One thing to do before this is to check which version of CUDA architecture does your GPU support. Not specifying this while building will increase our build time 6x, keep in mind that build will run for ~20 minutes, not doing this will make it run for ~2 hours! Because if we don’t, OpenCV will compile against all CUDA architectures (there are 6 of them)(6 * 20 minutes = 2 hours, math checks out.).

To do this, go to NVIDIA CUDA GPU Page and look for your GPU there. For example I have GeForce 840M and it says my GPU supports CUDA 5.0. Codename for 5.0 is Maxwell. You can find more info here. Here’s the table for codenames:

Version	Codename
1.x	Tesla
2.x	Fermi
3.x	Kepler
5.x	Maxwell
6.x	Pascal
7.x	Volta

Note your codename using this table, we will use it later.

Now, make sure you extracted both of those libraries in the same folder, I will assume they are in ~/Downloads now. There should be two folders there named opencv-3.4.0/ and opencv_contrib-3.4.0/.

cd ~/Downloads/opencv-3.4.0/
mkdir build
cd build
export CXXFLAGS="-std=c++11"
export CXX=/opt/cuda/bin/g++
export CC=/opt/cuda/bin/gcc
cmake -D CMAKE_BUILD_TYPE=Release -D CMAKE_INSTALL_PREFIX=/usr/local -DOPENCV_EXTRA_MODULES_PATH=../../opencv_contrib-3.4.0/modules -D WITH_CUDA=ON -D WITH_CUBLAS=ON -D WITH_TBB=ON -D WITH_V4L=ON -D WITH_QT=OFF -D WITH_OPENGL=ON -D BUILD_PERF_TESTS=OFF -D BUILD_TESTS=OFF -DCUDA_NVCC_FLAGS="-D_FORCE_INLINES -std=c++11 --expt-relaxed-constexpr" -D BUILD_opencv_java=OFF -DCUDA_GENERATION=Maxwell -DBUILD_opencv_python=OFF -DBUILD_opencv_python2=OFF -DWITH_OPENMP=ON -DBUILD_DOCS=OFF ..

That EXPORT lines are telling cmake that it should use gcc 6.x, remember CUDA doesn’t support gcc 7.x so we need these lines. Also we will compile it in C++11 mode.
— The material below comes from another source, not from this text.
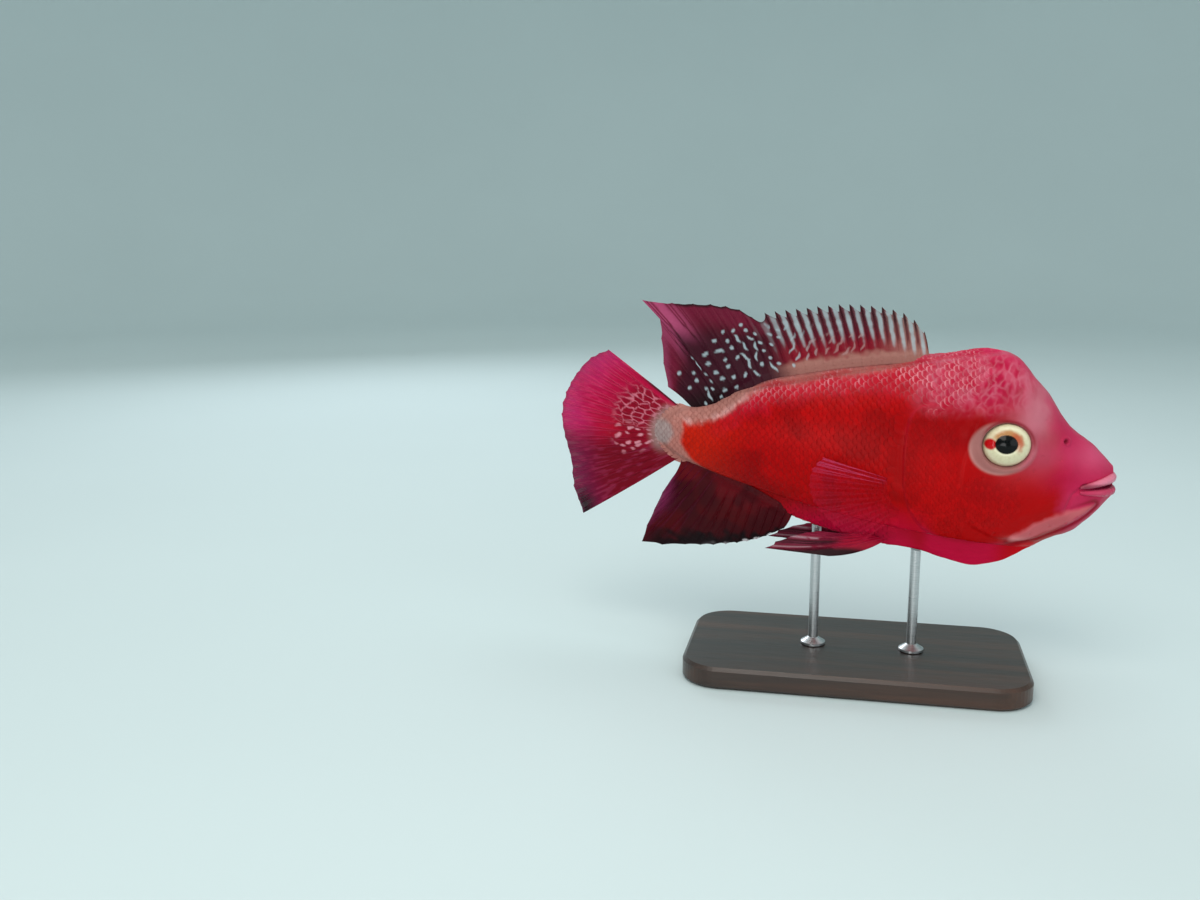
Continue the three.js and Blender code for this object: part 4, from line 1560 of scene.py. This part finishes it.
@dataclass
class DorsalFin(Fin):
    """Sixteen spines with hooked tips, then eleven soft rays that end in a trailing point."""

    name: str = "dorsal_web"
    node: str = "dorsal_fin"
    foot: float = 0.9
    spines: int = 16
    soft: int = 11
    body: Body = Body()

    def rays(self) -> tuple[Array, Array, Array]:
        """Roots, tips and bows of the rays, as rows."""
        k = np.arange(self.spines)
        root_x = 21.8 - 3.22 * k
        roots = [np.stack([root_x, 0 * k, self.body.back(root_x) - ROOT_DEPTH], -1)]
        tip_z = 134.3 - 9.3 * np.exp(-k / 1.7) - 0.5 * np.maximum(0, k - 8)
        tips = [np.stack([19.6 - 3.72 * k, 0 * k, tip_z], -1)]
        bows = [np.tile([0.5, 0, 0.7], (self.spines, 1))]
        k = np.arange(self.soft)
        root_x = -29.6 - 3.05 * k
        roots.append(np.stack([root_x, 0 * k, self.body.back(root_x) - ROOT_DEPTH], -1))
        tips.append(tips_through([
            (0, -40.8, 129), (1, -45.4, 131.6), (3, -56, 133.2), (5, -70.8, 133.5), (6, -82.3, 134.2),
            (7, -75.5, 128.4), (8, -74.5, 120), (9, -73.6, 110.8), (10, -71.6, 102),
        ], self.soft))
        bows.append(np.stack([0.6 + 0 * k, 0 * k, 2.2 - 0.1 * k], -1))
        return np.concatenate(roots), np.concatenate(tips), np.concatenate(bows)

    def notch(self, gap: Array) -> Array:
        """Deep notches between spines, shallow ones between soft rays and one under the trailing point."""
        return np.where(gap < self.spines, 0.13, 0.02 + 0.07 * (gap == self.spines + 6))

    def scallop(self, gap: Array, share: Array) -> Array:
        """Between spines the edge drops behind each tip and climbs to the next, which hooks the tips."""
        hooked = 1.15 * smooth(0, 0.2, share) * (1 - share) ** 0.8
        return np.where(gap < self.spines - 1, hooked, super().scallop(gap, share))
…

Now that huge cmake line sets up build files (makefiles) for building. I will explain what some of them does:

-D CMAKE_BUILD_TYPE=Release: Builds release build, gets rid of all debug features.
-D CMAKE_INSTALL_PREFIX=/usr/local: installs opencv in /usr/local
-DOPENCV_EXTRA_MODULES_PATH=../../opencv_contrib-3.4.0/modules: needed for extra modules like bgsegm (Background segmentation) and xobjdetect (extended object detection). You can see full list in OpenCV Documentation.
-D WITH_CUDA=ON: Enable CUDA (duh)
-D WITH_TBB=ON: Enable Intel TBB support
-D WITH_QT=OFF: Disable QT support, with QT you will get some buttons in cv::imshow window but it doesn’t play well with Nvidia Optimus (if you have two GPU’s and use bumblebee for example for Arch for optimus support)
-D CUDA_NVCC_FLAGS=”-D_FORCE_INLINES -std=c++11 –expt-relaxed-constexpr”: this is needed or else nvcc will gives error about relaxed something etc. It recommends setting that last flag.
-D BUILD_opencv_java=OFF: Disabled Java because I don’t use it.
-D CUDA_GENERATION=Maxwell: this line is important, change this and specify your GPU CUDA arch here, it will decrease your build time 6x.
-DBUILD_opencv_python=OFF: I included this because I only needed C++ files, if you use OpenCV with Python, you should remove this and other setting about Python.

Other settings are not that important you can leave them as is.

Note: If build fails, with identifier "__builtin_ia32_mwaitx" is undefined error, you can add -D_MWAITXINTRIN_H_INCLUDED -D__STRICT_ANSI__ just after -D_FORCE_INLINES in the cmake line.

Now after Cmake finishes generating build files, you should issue these commands:

make -j8
sudo make install

make -j8 builds OpenCV using 8 threads, you can change that number but anything between 4 and 16 is fine. Last command installs it in /usr/local/include, after the installation (if finished succesfully) you should see two directories there, named opencv and opencv2.

That’s all folks.